## PROBLEM
Output the material beneath exactly, leaving nothing out.

## DATA EXTRACT
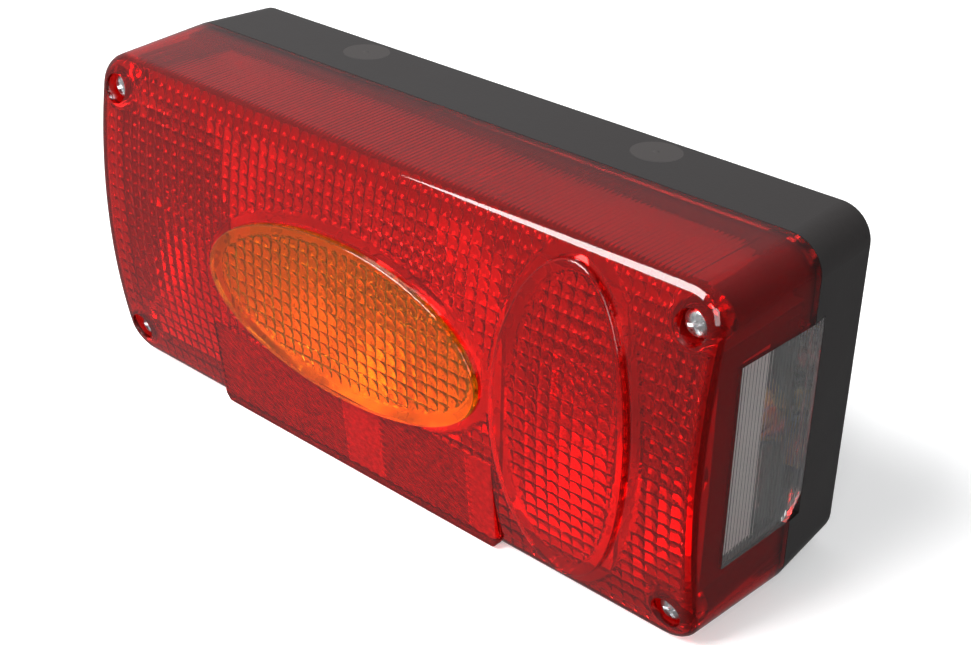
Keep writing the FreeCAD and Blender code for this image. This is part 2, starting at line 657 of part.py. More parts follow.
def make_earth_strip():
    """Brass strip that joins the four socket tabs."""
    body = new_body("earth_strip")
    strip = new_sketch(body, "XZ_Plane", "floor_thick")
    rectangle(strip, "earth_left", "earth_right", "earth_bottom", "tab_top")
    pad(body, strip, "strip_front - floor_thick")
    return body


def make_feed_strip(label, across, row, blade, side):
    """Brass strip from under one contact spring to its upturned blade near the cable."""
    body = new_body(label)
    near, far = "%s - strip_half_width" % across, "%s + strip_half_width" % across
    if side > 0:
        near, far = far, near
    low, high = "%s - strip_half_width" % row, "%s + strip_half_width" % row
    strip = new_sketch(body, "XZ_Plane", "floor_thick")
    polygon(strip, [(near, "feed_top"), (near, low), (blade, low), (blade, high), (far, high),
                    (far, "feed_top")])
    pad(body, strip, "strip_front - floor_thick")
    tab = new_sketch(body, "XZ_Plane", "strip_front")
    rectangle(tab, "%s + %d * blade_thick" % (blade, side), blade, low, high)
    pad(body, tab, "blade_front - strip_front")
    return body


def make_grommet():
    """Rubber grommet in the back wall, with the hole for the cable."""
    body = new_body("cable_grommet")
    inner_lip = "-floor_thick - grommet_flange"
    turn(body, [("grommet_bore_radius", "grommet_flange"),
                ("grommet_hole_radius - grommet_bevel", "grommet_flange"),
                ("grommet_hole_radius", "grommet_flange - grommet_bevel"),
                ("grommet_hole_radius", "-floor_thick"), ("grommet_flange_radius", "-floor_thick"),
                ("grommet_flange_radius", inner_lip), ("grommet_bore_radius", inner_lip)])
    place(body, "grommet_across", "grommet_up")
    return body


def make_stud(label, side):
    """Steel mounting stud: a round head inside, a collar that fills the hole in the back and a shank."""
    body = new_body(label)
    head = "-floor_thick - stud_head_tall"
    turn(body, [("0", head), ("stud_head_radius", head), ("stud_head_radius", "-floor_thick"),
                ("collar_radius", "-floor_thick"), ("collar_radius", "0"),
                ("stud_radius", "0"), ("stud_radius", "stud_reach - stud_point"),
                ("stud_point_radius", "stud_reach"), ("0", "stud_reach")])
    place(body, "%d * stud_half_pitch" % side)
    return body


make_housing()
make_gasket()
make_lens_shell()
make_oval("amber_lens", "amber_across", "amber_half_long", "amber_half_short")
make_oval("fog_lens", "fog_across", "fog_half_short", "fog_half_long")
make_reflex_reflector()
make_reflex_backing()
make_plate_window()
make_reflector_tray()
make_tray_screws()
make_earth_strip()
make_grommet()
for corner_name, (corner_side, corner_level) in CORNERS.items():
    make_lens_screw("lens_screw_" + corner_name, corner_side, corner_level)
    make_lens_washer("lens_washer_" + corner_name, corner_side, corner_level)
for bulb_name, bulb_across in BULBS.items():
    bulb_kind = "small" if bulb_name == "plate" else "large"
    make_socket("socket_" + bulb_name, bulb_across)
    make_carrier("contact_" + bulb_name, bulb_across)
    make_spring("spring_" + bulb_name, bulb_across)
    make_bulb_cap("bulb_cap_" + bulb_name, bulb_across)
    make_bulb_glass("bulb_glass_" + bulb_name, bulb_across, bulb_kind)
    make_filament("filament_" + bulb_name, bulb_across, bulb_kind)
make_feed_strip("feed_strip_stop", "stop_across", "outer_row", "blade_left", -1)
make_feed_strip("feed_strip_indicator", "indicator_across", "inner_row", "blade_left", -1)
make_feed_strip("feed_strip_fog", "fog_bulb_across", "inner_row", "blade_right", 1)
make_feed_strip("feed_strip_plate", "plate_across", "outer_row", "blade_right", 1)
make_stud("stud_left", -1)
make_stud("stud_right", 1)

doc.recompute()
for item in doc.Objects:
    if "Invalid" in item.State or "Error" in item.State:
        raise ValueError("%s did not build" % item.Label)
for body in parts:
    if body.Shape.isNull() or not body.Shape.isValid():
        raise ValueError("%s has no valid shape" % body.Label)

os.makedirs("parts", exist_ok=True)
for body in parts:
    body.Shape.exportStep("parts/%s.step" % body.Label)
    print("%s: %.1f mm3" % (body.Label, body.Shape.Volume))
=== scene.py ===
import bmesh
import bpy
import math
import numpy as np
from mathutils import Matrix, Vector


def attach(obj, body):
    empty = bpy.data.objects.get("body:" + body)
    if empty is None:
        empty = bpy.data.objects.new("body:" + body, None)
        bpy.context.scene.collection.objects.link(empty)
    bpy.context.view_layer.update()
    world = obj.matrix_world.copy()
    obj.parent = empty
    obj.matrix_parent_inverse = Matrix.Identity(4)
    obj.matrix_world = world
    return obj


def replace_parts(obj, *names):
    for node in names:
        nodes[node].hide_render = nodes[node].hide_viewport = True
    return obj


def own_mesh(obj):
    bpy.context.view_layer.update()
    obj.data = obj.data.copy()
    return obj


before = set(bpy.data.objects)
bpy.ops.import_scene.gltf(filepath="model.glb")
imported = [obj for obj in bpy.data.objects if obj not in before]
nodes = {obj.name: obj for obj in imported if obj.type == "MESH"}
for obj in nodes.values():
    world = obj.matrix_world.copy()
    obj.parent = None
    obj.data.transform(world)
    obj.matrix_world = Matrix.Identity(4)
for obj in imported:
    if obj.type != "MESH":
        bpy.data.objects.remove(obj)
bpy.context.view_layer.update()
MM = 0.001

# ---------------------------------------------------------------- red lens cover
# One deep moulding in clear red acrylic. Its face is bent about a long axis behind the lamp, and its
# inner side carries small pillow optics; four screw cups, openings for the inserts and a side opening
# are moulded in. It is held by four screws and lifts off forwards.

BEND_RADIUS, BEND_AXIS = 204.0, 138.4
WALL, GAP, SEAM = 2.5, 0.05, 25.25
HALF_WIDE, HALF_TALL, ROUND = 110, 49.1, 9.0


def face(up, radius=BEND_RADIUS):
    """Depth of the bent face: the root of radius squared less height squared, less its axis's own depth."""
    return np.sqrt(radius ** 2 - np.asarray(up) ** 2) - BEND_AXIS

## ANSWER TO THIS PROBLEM
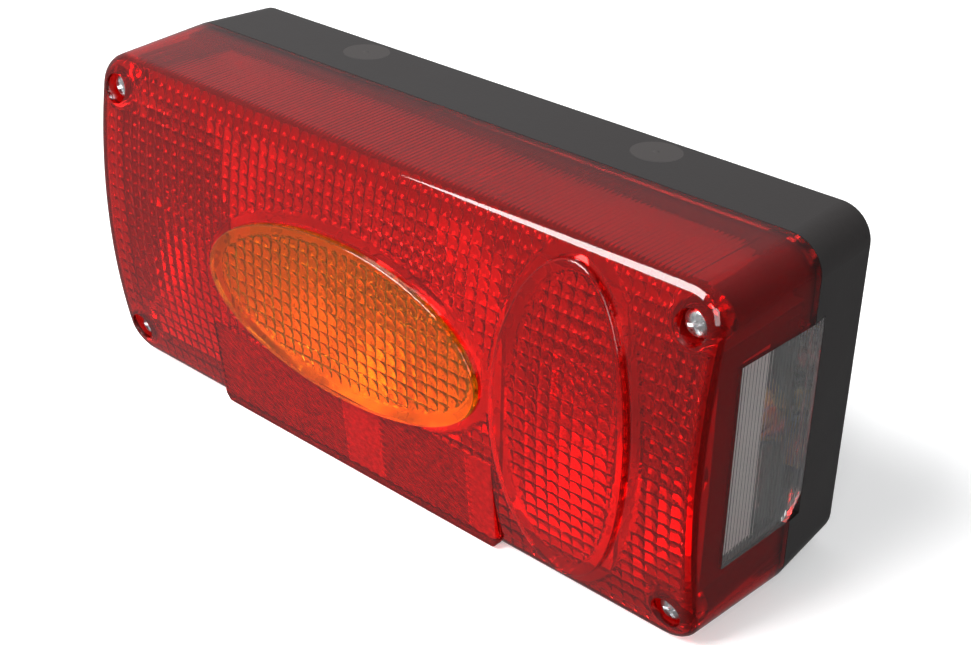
Keep writing the FreeCAD and Blender code for this image. This is part 2, starting at line 657 of part.py. More parts follow.
def make_earth_strip():
    """Brass strip that joins the four socket tabs."""
    body = new_body("earth_strip")
    strip = new_sketch(body, "XZ_Plane", "floor_thick")
    rectangle(strip, "earth_left", "earth_right", "earth_bottom", "tab_top")
    pad(body, strip, "strip_front - floor_thick")
    return body


def make_feed_strip(label, across, row, blade, side):
    """Brass strip from under one contact spring to its upturned blade near the cable."""
    body = new_body(label)
    near, far = "%s - strip_half_width" % across, "%s + strip_half_width" % across
    if side > 0:
        near, far = far, near
    low, high = "%s - strip_half_width" % row, "%s + strip_half_width" % row
    strip = new_sketch(body, "XZ_Plane", "floor_thick")
    polygon(strip, [(near, "feed_top"), (near, low), (blade, low), (blade, high), (far, high),
                    (far, "feed_top")])
    pad(body, strip, "strip_front - floor_thick")
    tab = new_sketch(body, "XZ_Plane", "strip_front")
    rectangle(tab, "%s + %d * blade_thick" % (blade, side), blade, low, high)
    pad(body, tab, "blade_front - strip_front")
    return body


def make_grommet():
    """Rubber grommet in the back wall, with the hole for the cable."""
    body = new_body("cable_grommet")
    inner_lip = "-floor_thick - grommet_flange"
    turn(body, [("grommet_bore_radius", "grommet_flange"),
                ("grommet_hole_radius - grommet_bevel", "grommet_flange"),
                ("grommet_hole_radius", "grommet_flange - grommet_bevel"),
                ("grommet_hole_radius", "-floor_thick"), ("grommet_flange_radius", "-floor_thick"),
                ("grommet_flange_radius", inner_lip), ("grommet_bore_radius", inner_lip)])
    place(body, "grommet_across", "grommet_up")
    return body


def make_stud(label, side):
    """Steel mounting stud: a round head inside, a collar that fills the hole in the back and a shank."""
    body = new_body(label)
    head = "-floor_thick - stud_head_tall"
    turn(body, [("0", head), ("stud_head_radius", head), ("stud_head_radius", "-floor_thick"),
                ("collar_radius", "-floor_thick"), ("collar_radius", "0"),
                ("stud_radius", "0"), ("stud_radius", "stud_reach - stud_point"),
                ("stud_point_radius", "stud_reach"), ("0", "stud_reach")])
    place(body, "%d * stud_half_pitch" % side)
    return body


make_housing()
make_gasket()
make_lens_shell()
make_oval("amber_lens", "amber_across", "amber_half_long", "amber_half_short")
make_oval("fog_lens", "fog_across", "fog_half_short", "fog_half_long")
make_reflex_reflector()
make_reflex_backing()
make_plate_window()
make_reflector_tray()
make_tray_screws()
make_earth_strip()
make_grommet()
for corner_name, (corner_side, corner_level) in CORNERS.items():
    make_lens_screw("lens_screw_" + corner_name, corner_side, corner_level)
    make_lens_washer("lens_washer_" + corner_name, corner_side, corner_level)
for bulb_name, bulb_across in BULBS.items():
    bulb_kind = "small" if bulb_name == "plate" else "large"
    make_socket("socket_" + bulb_name, bulb_across)
    make_carrier("contact_" + bulb_name, bulb_across)
    make_spring("spring_" + bulb_name, bulb_across)
    make_bulb_cap("bulb_cap_" + bulb_name, bulb_across)
    make_bulb_glass("bulb_glass_" + bulb_name, bulb_across, bulb_kind)
    make_filament("filament_" + bulb_name, bulb_across, bulb_kind)
make_feed_strip("feed_strip_stop", "stop_across", "outer_row", "blade_left", -1)
make_feed_strip("feed_strip_indicator", "indicator_across", "inner_row", "blade_left", -1)
make_feed_strip("feed_strip_fog", "fog_bulb_across", "inner_row", "blade_right", 1)
make_feed_strip("feed_strip_plate", "plate_across", "outer_row", "blade_right", 1)
make_stud("stud_left", -1)
make_stud("stud_right", 1)

doc.recompute()
for item in doc.Objects:
    if "Invalid" in item.State or "Error" in item.State:
        raise ValueError("%s did not build" % item.Label)
for body in parts:
    if body.Shape.isNull() or not body.Shape.isValid():
        raise ValueError("%s has no valid shape" % body.Label)

os.makedirs("parts", exist_ok=True)
for body in parts:
    body.Shape.exportStep("parts/%s.step" % body.Label)
    print("%s: %.1f mm3" % (body.Label, body.Shape.Volume))
=== scene.py ===
import bmesh
import bpy
import math
import numpy as np
from mathutils import Matrix, Vector


def attach(obj, body):
    empty = bpy.data.objects.get("body:" + body)
    if empty is None:
        empty = bpy.data.objects.new("body:" + body, None)
        bpy.context.scene.collection.objects.link(empty)
    bpy.context.view_layer.update()
    world = obj.matrix_world.copy()
    obj.parent = empty
    obj.matrix_parent_inverse = Matrix.Identity(4)
    obj.matrix_world = world
    return obj


def replace_parts(obj, *names):
    for node in names:
        nodes[node].hide_render = nodes[node].hide_viewport = True
    return obj


def own_mesh(obj):
    bpy.context.view_layer.update()
    obj.data = obj.data.copy()
    return obj


before = set(bpy.data.objects)
bpy.ops.import_scene.gltf(filepath="model.glb")
imported = [obj for obj in bpy.data.objects if obj not in before]
nodes = {obj.name: obj for obj in imported if obj.type == "MESH"}
for obj in nodes.values():
    world = obj.matrix_world.copy()
    obj.parent = None
    obj.data.transform(world)
    obj.matrix_world = Matrix.Identity(4)
for obj in imported:
    if obj.type != "MESH":
        bpy.data.objects.remove(obj)
bpy.context.view_layer.update()
MM = 0.001

# ---------------------------------------------------------------- red lens cover
# One deep moulding in clear red acrylic. Its face is bent about a long axis behind the lamp, and its
# inner side carries small pillow optics; four screw cups, openings for the inserts and a side opening
# are moulded in. It is held by four screws and lifts off forwards.

BEND_RADIUS, BEND_AXIS = 204.0, 138.4
WALL, GAP, SEAM = 2.5, 0.05, 25.25
HALF_WIDE, HALF_TALL, ROUND = 110, 49.1, 9.0


def face(up, radius=BEND_RADIUS):
    """Depth of the bent face: the root of radius squared less height squared, less its axis's own depth."""
    return np.sqrt(radius ** 2 - np.asarray(up) ** 2) - BEND_AXIS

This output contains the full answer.